18. You want to detect a small effect ($d = 0.2$) with 80% power at $\alpha = 0.05$ using a two-sample t-test. Approximately how many participants do you need per group?
(a) 26
(b) 64
(c) 200
(d) 394
19. P-hacking inflates the false positive rate because:
(a) It increases $\alpha$ above 0.05.
(b) It allows researchers to test many hypotheses and report only the significant ones.
(c) It reduces the sample size.
(d) It eliminates the need for randomization.
20. A confidence interval is preferred over a p-value alone because:
(a) Confidence intervals are always narrower than p-values.
(b) A confidence interval simultaneously conveys the direction, magnitude, and precision of the effect.
(c) Confidence intervals are easier to compute.
(d) Confidence intervals never require assumptions about the population distribution.
Answer Key (Selected)
1. (b) — Statistical significance tells you whether an effect is unlikely under $H_0$; practical significance tells you whether the effect is large enough to matter in the real world.
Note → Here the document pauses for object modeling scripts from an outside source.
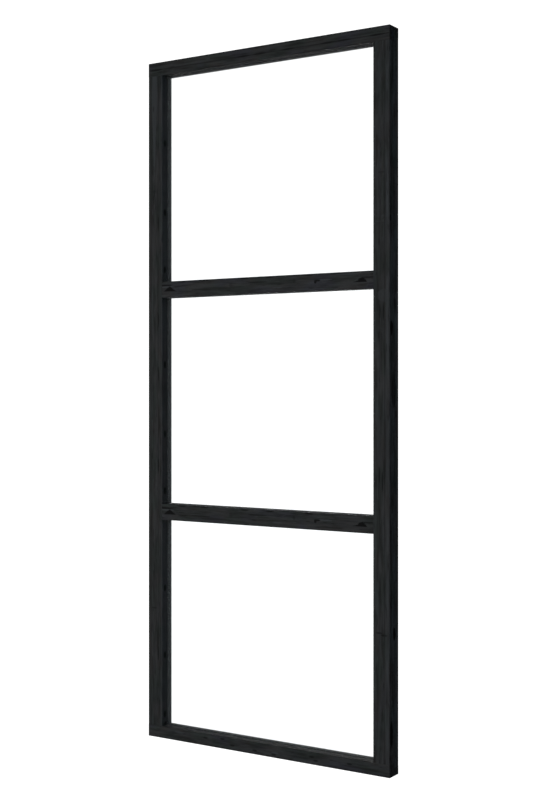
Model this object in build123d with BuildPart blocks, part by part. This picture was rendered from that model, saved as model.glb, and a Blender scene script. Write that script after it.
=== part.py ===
"""Glass partition wall: a rebated timber frame with three panes, one above the other.

Millimetres, +Z up. The origin is on the floor under the middle of the frame. X runs along
the wall, -Y is the front, which is plain, and +Y is the back, where the beads hold the glass.
"""
import os

from build123d import *

# Overall size
overall_height = 2340.0
overall_width = 947.0
frame_depth = 58.0

# Faces of the members, as seen from the front
stile_face = 58.0
top_rail_face = 47.0
bottom_rail_face = 41.0
transom_face = 55.0
edge_easing = 0.8

# Rebate for the glass, cut from the back
lip_depth = 28.0
rebate_cover = 15.0

# Glass and what it is bedded on
glass_thickness = 6.0
glass_edge_gap = 4.0
glass_arris = 0.6
tape_thickness = 2.0
tape_width = 9.0
tape_set_back = 1.0
tape_end_gap = 0.3
block_width = 8.0
setting_block_length = 70.0
setting_block_inset = 180.0
location_block_length = 40.0
location_block_inset = 60.0

# Beads and the brads that hold them, which are flat-sided, with a head wider one way
bead_easing = 0.8
mitre_gap = 0.2
brad_width = 1.3
brad_thickness = 1.1
brad_head_width = 2.2
brad_head_height = 0.8
brad_set_in = 0.6
brad_bite = 8.0
brad_end_inset = 60.0
brads_per_bead = 4
brad_hole_gap = 0.1
brad_end_gap = 1.5

# Mortises and tenons
tenon_thickness = 16.0
tenon_behind_front = 8.0
tenon_gap = 0.15
tenon_end_gap = 1.5
stile_tenon_length = 24.0
stile_tenon_outer_shoulder = 12.0
stile_tenon_inner_shoulder = 10.0
transom_tenon_length = 34.0
transom_tenon_shoulder = 8.0

# Depths, from the front face at -Y to the back face at +Y
front = -frame_depth / 2
back = frame_depth / 2
rebate_plane = front + lip_depth
glass_front = rebate_plane + tape_thickness
glass_back = glass_front + glass_thickness
bead_front = glass_back + tape_thickness
bead_depth = back - bead_front
glass_middle = (glass_front + glass_back) / 2
tenon_middle = front + tenon_behind_front + tenon_thickness / 2

# Sight openings: three of one height between the rails and the two transoms
opening_width = overall_width - 2 * stile_face
timber_height = top_rail_face + bottom_rail_face + 2 * transom_face
opening_height = (overall_height - timber_height) / 3
storey = opening_height + transom_face
opening_bottoms = {
    "lower": bottom_rail_face,
    "middle": bottom_rail_face + storey,
    "upper": bottom_rail_face + 2 * storey,
}
transom_bottoms = {
    "lower": bottom_rail_face + opening_height,
    "upper": bottom_rail_face + storey + opening_height,
}
stile_bottom = bottom_rail_face
stile_top = overall_height - top_rail_face

# Glass and brads in terms of the opening
glass_cover = rebate_cover - glass_edge_gap
glass_width = opening_width + 2 * glass_cover
glass_height = opening_height + 2 * glass_cover
brad_hole_width = brad_width + 2 * brad_hole_gap
brad_hole_thickness = brad_thickness + 2 * brad_hole_gap
brad_hole_depth = brad_bite + brad_end_gap
brad_level = bead_front + bead_depth / 2

# Run of each side of an opening, turning so that the rebate lies on its outer hand
side_runs = {
    "bottom": (1, 0, 0),
    "right": (0, 0, 1),
    "top": (-1, 0, 0),
    "left": (0, 0, -1),
}


def side_length(side):
    """Sight length of one side of an opening."""
    return opening_width if side in ("bottom", "top") else opening_height


def side_plane(opening, side, depth):
    """Plane on one side of an opening: x along the side, y out into the rebate, z to the back."""
    run = Vector(*side_runs[side])
    outward = Vector(0, 1, 0).cross(run)
    reach = opening_height / 2 if side in ("bottom", "top") else opening_width / 2
    middle = Vector(0, depth, opening_bottoms[opening] + opening_height / 2)
    return Plane(origin=middle + outward * reach, x_dir=run, z_dir=(0, 1, 0))


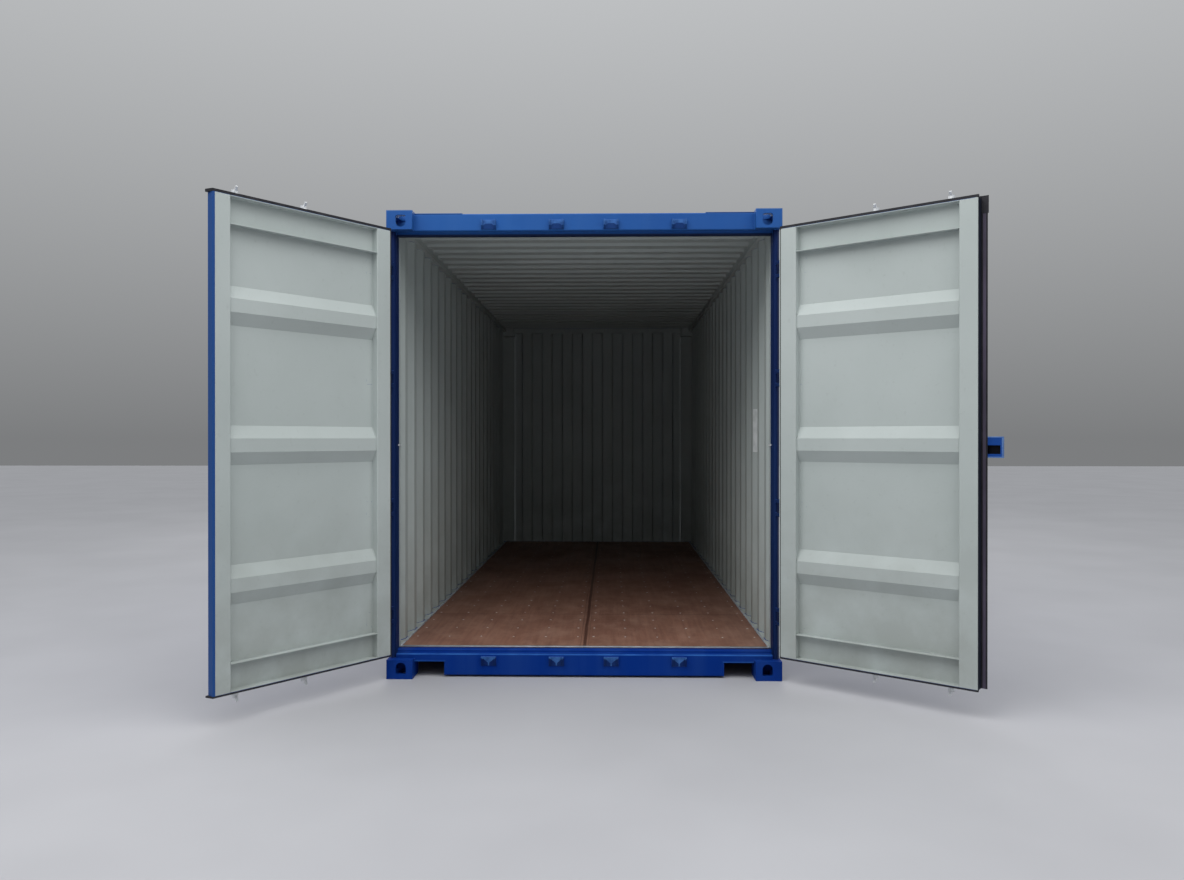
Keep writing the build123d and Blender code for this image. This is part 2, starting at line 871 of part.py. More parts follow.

They address different questions and can give different answers.
3. (c) — Cohen's d = $(\bar{x}_1 - \bar{x}_2) / s_p$, where $s_p$ is the pooled standard deviation.
6. (b) — Power = $P(\text{reject } H_0 \mid H_0 \text{ is false}) = 1 - \beta$. It is the probability of correctly detecting a real effect.
9. (c) — $d = (52 - 50) / 10 = 0.20$ (small effect). Note that sample size does not appear in the calculation.
10. (b) — $r^2 = t^2 / (t^2 + df) = 4 / (4 + 96) = 4/100 = 0.04$. The group variable explains 4% of the variance.
11. (c) — $r^2 = d^2 / (d^2 + 4) = 0.64 / (0.64 + 4) = 0.64 / 4.64 \approx 0.14$. Even a "large" effect explains only about 14% of the variance.
14. (c) — $P(\text{at least one}) = 1 - (1 - 0.05)^{20} = 1 - 0.95^{20} \approx 0.64$.
17. (b) — The difference between 0.049 and 0.051 is trivially small. Both represent similar (weak) evidence against $H_0$. Treating one as "significant" and the other as "not significant" gives a false sense of a clear distinction.
18. (d) — Approximately 394 per group (788 total). Detecting small effects requires large samples.
20. (b) — A CI gives you the estimated effect size (the center), the direction (positive or negative), and the precision (width). A p-value alone tells you none of these directly.